William C. Cobb
Analyst · Amanda Lynam with Goldman Sachs
Okay. I'll take a shot at it, and then, Greg, if you want to add anything. So first of all, with regard to statute of limitations, the stated answer is for a contractual claim to enforce a rep and warranty obligation is generally 6 years. It can be shorter depending on the law of the state where the event occurs. Sand Canyon believes that the limitation period runs from the applicable closing date of the sale loan. So unless -- and frankly, there's limited case law on this issue. But generally, in our conversations and that Sand Canyon has had with counterparties, it's generally believed that 6 years is the proper way to look at this. With regard to validity rate, I believe the first put-back back in 2008 was the highest validity rate at 15%. That validity rate has come down over the last 4.5 years to where it's generally been the last few quarters, as I said earlier, in the 4%, 4.5% range. Now Sand Canyon does not comment on why we think because again back to what Greg said earlier, Sand Canyon's approach is Sand Canyon no longer originates mortgages, Sand Canyon no longer services mortgages. So if there are valid or a belief that there are valid claims, then each, we'll -- we, Sand Canyon will review loan file by loan file, and make a determination. There's not a stated objective.

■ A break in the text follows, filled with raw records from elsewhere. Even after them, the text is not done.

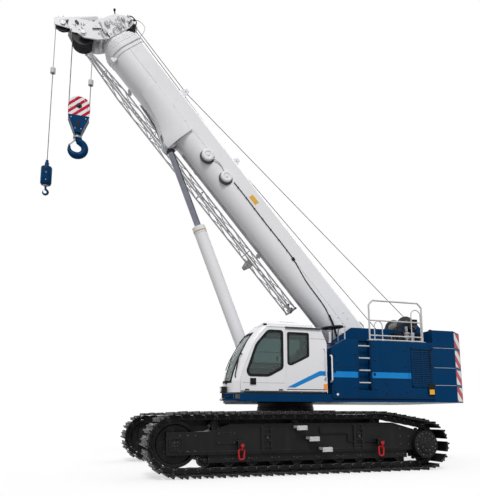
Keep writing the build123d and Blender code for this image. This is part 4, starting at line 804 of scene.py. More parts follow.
def louvres(made, x0, x1, z0, z1, y, out, pitch=0.05, paint=0, pillars=()):
    """Sloping slats in a frame, on a wall at y; out is +1 or -1."""
    rim = LOUVRE_RIM
    bars = [(x0, x1, z0, z0 + rim), (x0, x1, z1 - rim, z1), (x0, x0 + rim, z0, z1), (x1 - rim, x1, z0, z1)]
    for a, b, c, d in bars + [(x - 0.012, x + 0.012, z0, z1) for x in pillars]:
        made.box((a, y - out * 0.002, c), (b, y + out * 0.02, d), paint)
    for i in range(int((z1 - z0 - 2 * rim) / pitch)):
        z = z0 + rim + pitch * (i + 0.5)
        made.add([(x, y + out * a, z + b) for x in (x0 + rim, x1 - rim)
                  for a, b in ((0.001, 0.012), (0.016, -0.014), (0.018, -0.011), (0.003, 0.016))], FACES, paint)
    # a sheet behind the slats; on the housings it is black rubber, painted shade standing for the dark opening
    # behind them
    made.box((x0 + rim, y - out * 0.001, z0 + rim), (x1 - rim, y + out * 0.0008, z1 - rim), 3)


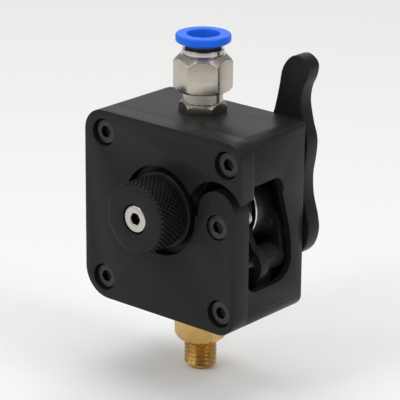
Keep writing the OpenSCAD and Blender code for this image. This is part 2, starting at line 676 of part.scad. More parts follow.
placed() main_body();
placed() cover_plate();
placed() cover_screws();
placed() stop_screw();
placed() stop_post();
placed() arm_pivot_pin();
placed() knob_bush();
placed() lever_bush();
placed() front_bearing_outer();
placed() rear_bearing_outer();
placed() inlet_guide();
placed() outlet_guide();
placed() fitting_base();
placed() fitting_hex_body();
placed() fitting_sleeve();
placed() tube_seal();
placed() grip_ring();
placed() outlet_fitting();
placed() outlet_washer();
placed() arm_spring();
placed() release_collet();
placed() knob();
placed() knob_screw();
placed() knob_shaft();
placed() knob_pinion();
placed() drive_shaft();
placed() drive_gear();
placed() hob_gear();
placed() hob_set_screw();
placed() front_bearing_inner();
placed() rear_bearing_inner();
placed() front_bearing_balls();
placed() rear_bearing_balls();
placed() idler_arm();
placed() arm_bush();
placed() idler_axle();
placed() idler_washers();
placed() idler_inner_ring();
placed() idler_outer_ring();
placed() idler_shields();
placed() idler_balls();
placed() idler_cage();
placed() release_lever();
placed() cam_shaft();
placed() lever_washer();
placed() lever_screw();
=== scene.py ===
"""Looks of a compact filament extruder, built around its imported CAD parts."""
import functools
import logging
import math
from collections.abc import Callable
from dataclasses import dataclass, field
from enum import Enum

import bmesh
import bpy
from mathutils import Matrix, Vector


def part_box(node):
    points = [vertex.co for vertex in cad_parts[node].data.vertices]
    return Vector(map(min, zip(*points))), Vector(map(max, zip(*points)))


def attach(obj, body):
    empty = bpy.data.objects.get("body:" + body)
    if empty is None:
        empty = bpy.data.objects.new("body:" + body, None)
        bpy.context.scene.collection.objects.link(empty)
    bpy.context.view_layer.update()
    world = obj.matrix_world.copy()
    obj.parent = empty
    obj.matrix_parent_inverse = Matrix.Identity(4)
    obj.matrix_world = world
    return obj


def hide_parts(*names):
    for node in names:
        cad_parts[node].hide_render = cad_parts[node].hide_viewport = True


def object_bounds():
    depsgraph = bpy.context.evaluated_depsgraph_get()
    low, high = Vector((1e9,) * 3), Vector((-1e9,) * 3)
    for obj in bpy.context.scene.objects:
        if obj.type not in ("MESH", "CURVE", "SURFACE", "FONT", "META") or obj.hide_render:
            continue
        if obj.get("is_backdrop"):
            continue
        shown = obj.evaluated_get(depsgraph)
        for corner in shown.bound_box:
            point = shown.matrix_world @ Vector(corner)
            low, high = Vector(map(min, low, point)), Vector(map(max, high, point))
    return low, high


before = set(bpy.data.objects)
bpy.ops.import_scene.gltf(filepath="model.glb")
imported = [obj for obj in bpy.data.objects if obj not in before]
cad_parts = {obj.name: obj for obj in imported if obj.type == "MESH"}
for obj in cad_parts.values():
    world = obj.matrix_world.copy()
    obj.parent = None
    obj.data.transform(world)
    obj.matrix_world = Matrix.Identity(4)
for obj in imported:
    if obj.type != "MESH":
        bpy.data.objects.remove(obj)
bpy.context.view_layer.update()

log = logging.getLogger("extruder")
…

It's done on a loan-file-by-loan-file basis. And obviously, we report out from Sand Canyon what the validity rate happens to be, and it has been in that range. Speculation as to why the quality has declined in terms of valid put-back claims, I probably wouldn't speculate at this point because as I said it will go, if you will, $150,000 mortgage at a time and see what the particular issue is there. I don't know if you have anything to add, Greg.